____ Data excerpts

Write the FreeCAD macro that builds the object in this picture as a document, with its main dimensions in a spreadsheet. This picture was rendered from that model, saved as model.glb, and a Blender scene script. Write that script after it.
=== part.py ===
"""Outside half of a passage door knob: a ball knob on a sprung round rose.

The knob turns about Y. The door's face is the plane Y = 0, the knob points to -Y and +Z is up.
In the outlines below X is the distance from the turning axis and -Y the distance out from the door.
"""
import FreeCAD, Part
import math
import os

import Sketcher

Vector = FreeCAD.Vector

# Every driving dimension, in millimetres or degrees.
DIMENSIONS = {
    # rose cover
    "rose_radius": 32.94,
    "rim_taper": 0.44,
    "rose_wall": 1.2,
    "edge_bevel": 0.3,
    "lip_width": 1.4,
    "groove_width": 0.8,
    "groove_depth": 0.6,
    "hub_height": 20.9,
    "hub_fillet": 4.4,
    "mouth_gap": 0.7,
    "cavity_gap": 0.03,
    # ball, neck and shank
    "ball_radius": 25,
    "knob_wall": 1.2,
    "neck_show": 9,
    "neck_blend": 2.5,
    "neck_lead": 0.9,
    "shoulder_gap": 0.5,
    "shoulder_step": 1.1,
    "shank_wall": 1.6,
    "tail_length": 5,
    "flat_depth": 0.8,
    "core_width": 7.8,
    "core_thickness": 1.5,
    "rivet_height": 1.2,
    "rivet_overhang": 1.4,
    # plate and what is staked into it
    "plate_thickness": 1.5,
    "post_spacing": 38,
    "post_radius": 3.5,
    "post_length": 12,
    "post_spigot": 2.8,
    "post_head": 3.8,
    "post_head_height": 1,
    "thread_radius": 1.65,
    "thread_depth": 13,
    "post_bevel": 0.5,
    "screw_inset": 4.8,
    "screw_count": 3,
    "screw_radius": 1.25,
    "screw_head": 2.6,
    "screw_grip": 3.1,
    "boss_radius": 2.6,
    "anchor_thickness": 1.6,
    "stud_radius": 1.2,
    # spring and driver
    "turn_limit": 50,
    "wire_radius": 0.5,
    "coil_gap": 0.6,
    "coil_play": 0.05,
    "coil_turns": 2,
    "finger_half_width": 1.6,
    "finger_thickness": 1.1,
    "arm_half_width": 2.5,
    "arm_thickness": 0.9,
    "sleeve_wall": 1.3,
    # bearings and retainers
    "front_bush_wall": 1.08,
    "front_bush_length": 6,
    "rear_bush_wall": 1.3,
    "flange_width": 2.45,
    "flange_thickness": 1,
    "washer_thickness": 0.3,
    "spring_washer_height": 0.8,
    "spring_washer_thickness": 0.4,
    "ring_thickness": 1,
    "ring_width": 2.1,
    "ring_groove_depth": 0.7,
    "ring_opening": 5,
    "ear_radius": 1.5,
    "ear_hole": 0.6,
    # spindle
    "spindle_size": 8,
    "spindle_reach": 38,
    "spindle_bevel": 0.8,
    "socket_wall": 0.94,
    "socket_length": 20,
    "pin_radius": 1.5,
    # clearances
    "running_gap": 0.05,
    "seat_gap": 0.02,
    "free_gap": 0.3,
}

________
____ Data excerpts

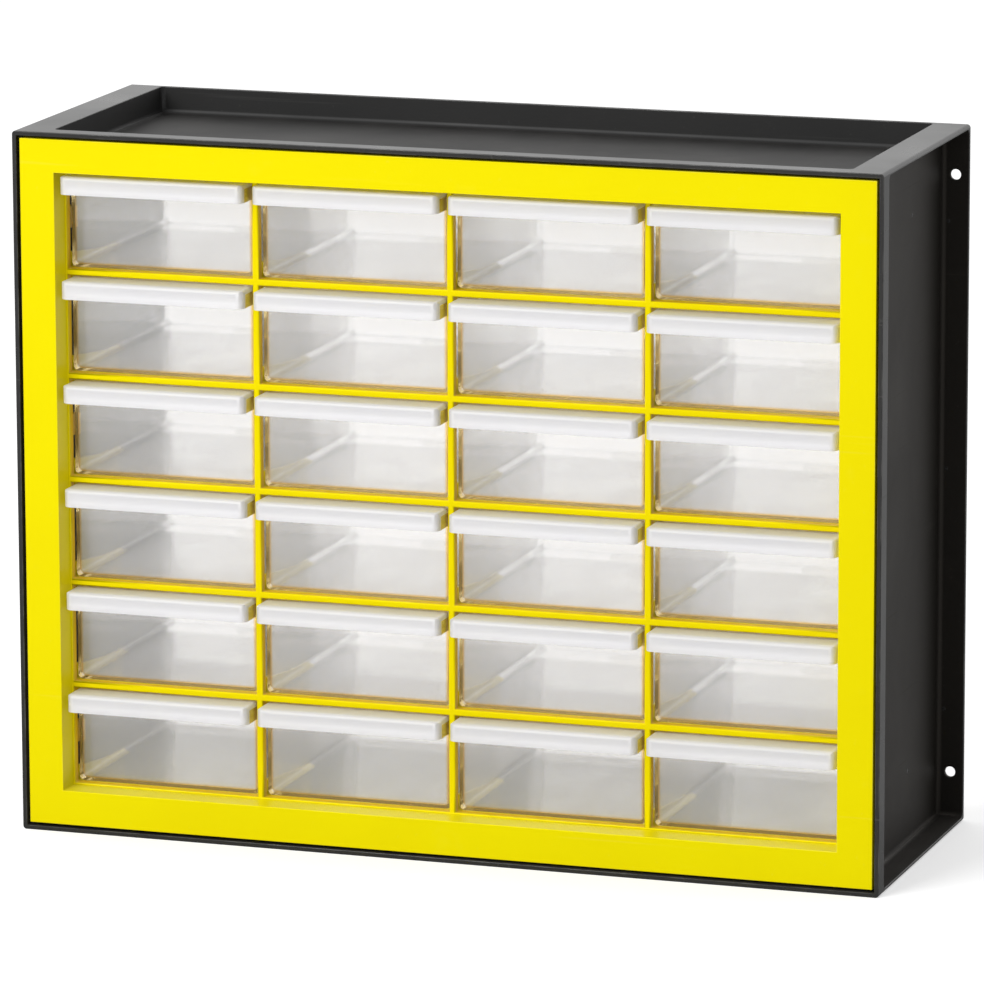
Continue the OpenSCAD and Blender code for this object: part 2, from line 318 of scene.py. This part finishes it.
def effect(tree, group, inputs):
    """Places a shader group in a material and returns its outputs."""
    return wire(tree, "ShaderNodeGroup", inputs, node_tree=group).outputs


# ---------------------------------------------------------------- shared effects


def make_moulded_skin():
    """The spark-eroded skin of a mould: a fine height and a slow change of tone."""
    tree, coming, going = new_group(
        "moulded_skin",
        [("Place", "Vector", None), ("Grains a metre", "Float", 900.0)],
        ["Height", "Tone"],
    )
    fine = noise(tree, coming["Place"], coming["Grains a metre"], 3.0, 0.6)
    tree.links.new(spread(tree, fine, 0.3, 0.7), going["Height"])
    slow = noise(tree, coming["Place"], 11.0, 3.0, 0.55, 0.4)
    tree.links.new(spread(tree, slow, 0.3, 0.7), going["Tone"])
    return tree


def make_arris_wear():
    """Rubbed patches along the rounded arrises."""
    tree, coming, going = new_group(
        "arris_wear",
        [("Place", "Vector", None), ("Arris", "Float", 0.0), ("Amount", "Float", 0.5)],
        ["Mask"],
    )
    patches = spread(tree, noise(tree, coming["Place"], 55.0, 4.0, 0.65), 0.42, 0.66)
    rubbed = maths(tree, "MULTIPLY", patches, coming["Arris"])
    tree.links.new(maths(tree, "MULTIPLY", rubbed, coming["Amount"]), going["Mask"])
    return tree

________
____ Data excerpts

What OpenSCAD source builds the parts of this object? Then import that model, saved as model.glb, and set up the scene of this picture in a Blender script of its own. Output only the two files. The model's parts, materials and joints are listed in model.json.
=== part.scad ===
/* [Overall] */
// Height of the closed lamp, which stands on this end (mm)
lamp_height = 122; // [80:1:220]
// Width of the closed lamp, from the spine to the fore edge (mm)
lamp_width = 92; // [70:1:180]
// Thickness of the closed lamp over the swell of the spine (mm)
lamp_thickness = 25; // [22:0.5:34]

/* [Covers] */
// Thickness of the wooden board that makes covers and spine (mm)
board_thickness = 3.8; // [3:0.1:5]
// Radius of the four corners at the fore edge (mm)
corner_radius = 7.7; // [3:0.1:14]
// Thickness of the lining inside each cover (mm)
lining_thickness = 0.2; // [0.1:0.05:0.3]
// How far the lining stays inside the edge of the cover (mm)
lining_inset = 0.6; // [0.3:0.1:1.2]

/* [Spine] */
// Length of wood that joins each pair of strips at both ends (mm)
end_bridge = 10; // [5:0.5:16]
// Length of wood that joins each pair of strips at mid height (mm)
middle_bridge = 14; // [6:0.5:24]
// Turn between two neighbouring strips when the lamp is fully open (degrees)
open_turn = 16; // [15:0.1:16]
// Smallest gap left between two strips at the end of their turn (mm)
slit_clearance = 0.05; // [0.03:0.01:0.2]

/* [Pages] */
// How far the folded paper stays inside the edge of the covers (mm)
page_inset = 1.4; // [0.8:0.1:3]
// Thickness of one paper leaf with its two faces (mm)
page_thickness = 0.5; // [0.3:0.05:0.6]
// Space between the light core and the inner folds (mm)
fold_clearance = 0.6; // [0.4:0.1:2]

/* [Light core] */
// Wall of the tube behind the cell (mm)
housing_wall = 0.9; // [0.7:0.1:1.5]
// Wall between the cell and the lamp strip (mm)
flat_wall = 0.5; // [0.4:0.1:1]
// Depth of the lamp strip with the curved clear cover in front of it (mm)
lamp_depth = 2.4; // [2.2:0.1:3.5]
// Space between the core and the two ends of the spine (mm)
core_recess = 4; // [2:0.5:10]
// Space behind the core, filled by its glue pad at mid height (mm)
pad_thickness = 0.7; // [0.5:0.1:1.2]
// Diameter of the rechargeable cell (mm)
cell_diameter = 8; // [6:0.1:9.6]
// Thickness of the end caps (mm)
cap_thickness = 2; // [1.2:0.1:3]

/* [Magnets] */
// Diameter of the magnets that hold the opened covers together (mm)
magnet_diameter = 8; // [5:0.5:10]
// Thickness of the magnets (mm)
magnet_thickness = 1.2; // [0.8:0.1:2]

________

# [Request]
Report only the number of lines in the records that include the word "from".

# [Output of the exercise]
4